I think your account is honest and well-intentioned. I commend you for urging members to achieve “better understanding” (pg. 5). Thank you for reminding us that families “must be open in their discussion of same-sex attraction” (pg. 50). I particularly appreciated your cautious approach to so-called “reparative therapy,” and I agree with you that “until we have a definite understanding of what causes same-sex attraction, all therapy becomes a guessing game” (pg. 10). And yet your account leaves me angry and disturbed.

From the 50 pages of your essay, it becomes clear that you and your husband did all the things that LDS leaders advise: You were compassionate and understanding; you were open to dialogue all through your son’s turmoil; you encouraged him to remain chaste. Yet still your son committed suicide. Not only that–you received the impression, both through Elder Jeffrey R. Holland (pg. 40) and through a peaceful spiritual experience in the temple, that your son “would be all right” (pg. 18).

I don’t know what we are supposed to conclude from your account, except that it is fine for chaste gay Mormons to experience years of suffering and end up dead on the steps of a stake center. Your story doesn’t bring me the peace you say you experienced. On the contrary–it troubles me and makes me angry.
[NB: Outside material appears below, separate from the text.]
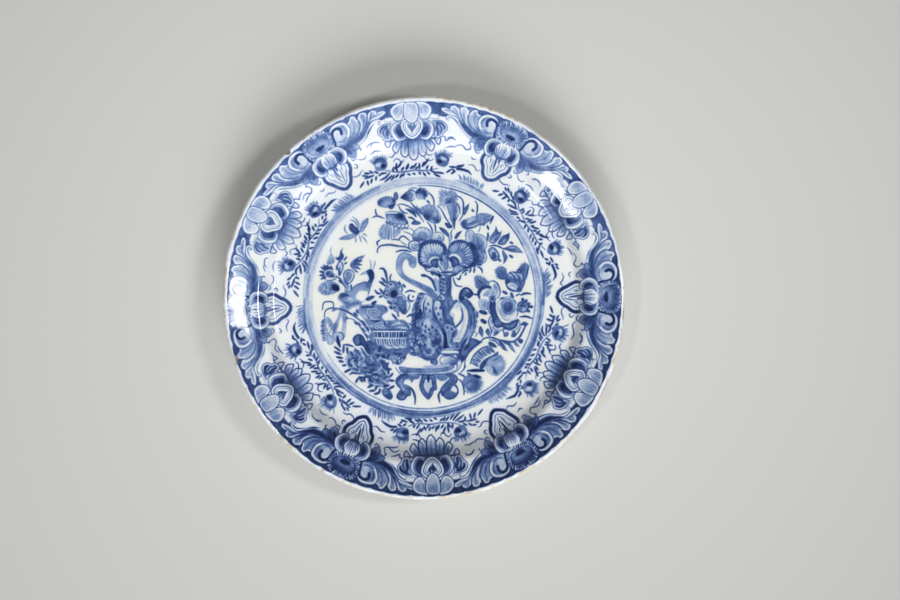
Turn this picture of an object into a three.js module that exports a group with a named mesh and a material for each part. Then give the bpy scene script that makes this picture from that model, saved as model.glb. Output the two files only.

In one of the most troubling passages of your account, you say, “Although losing our son was difficult, it has been comforting to know that he was faithful to his temple covenants.” (pg. 20). As a gay Mormon, what am I supposed to conclude from this statement? That I should kill myself rather than be sexually active? Your statement resonates with a troubling, oft-quoted anecdote by Marion G. Romney. According to Elder Romney’s story, before leaving for his LDS mission, his father told him, “We would rather come to this station and take your body off the train in a casket than to have you come home unclean, having lost your virtue” (Conference Report,October 1952, pg. 34.).
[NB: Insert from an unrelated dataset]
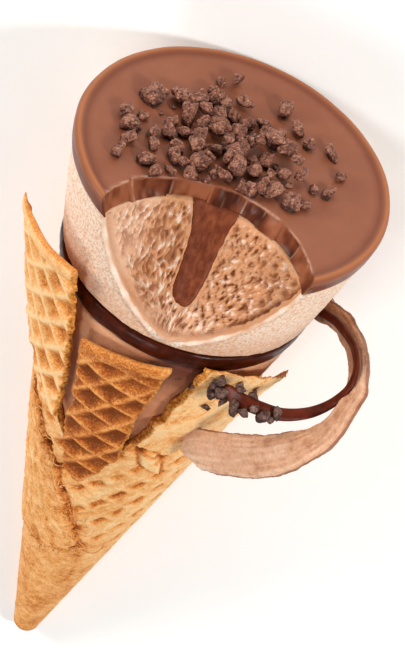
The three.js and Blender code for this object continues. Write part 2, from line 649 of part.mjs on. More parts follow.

I do not want to brush off the importance of chastity. But I believe the time has come when LDS leaders have to tell us if they honestly believe that chastity, presumably as defined by the monogamous heterosexual model that the Church decided to embrace in 1890, is more important than life itself. If they say it is, then it appears to me they have sided not with life but with death.

The Deseret Book winter catalog says that your account “takes us into the heart and mind of parents who did all they could to assist their son to bear this heavy burden” (pg. 36). I am no one to judge whether you did all you could; my point is that the rhetoric of the Deseret Book sales pitch clearly aims to justify your son’s death. Are our suicides an acceptable price we pay for remaining chaste? This rhetoric is not just irresponsible–it is just plain deadly.
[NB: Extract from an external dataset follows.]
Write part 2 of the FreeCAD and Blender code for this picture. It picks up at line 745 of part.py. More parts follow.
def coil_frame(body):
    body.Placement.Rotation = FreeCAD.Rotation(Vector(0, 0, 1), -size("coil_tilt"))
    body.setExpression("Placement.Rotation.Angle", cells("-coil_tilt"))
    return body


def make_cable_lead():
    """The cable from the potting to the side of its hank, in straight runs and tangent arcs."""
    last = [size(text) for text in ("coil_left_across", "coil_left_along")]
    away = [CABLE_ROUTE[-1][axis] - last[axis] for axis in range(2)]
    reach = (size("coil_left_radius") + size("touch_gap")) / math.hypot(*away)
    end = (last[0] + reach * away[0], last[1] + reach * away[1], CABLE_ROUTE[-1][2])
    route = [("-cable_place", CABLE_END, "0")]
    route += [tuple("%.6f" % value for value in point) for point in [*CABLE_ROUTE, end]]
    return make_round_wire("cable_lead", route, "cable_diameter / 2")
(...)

If the Church could even start to intimate that homosexuality is not a challenge, but a gift from God, they could help to end overnight the pandemic of gay suicides. This would not be an easy step: Just as in 1978, when President Kimball received a revelation that allowed blacks to receive the priesthood, it could come only after much prayer, and it would have some embarrassing implications for past LDS statements and actions. But such a courageous step would provide a solution based on Christian principles and not on the ever-changing rhetoric of the Church.

Too many gay and lesbian Mormons are indeed in quiet desperation, living lonely lives and holding a second-class status in the Church. Before taking their own lives, these gay sons and lesbian daughters need to know that our Heavenly Father loves them unconditionally. They need to know that their lives are infinitely more precious than the 1890 Mormon standard of heterosexual monogamy. They need to understand that the Church may have a prophet, twelve apostles, and thousands of bishops, but “the keeper of the gate is the Holy One of Israel; and he employeth no servant there” (2 Nephi 9:41).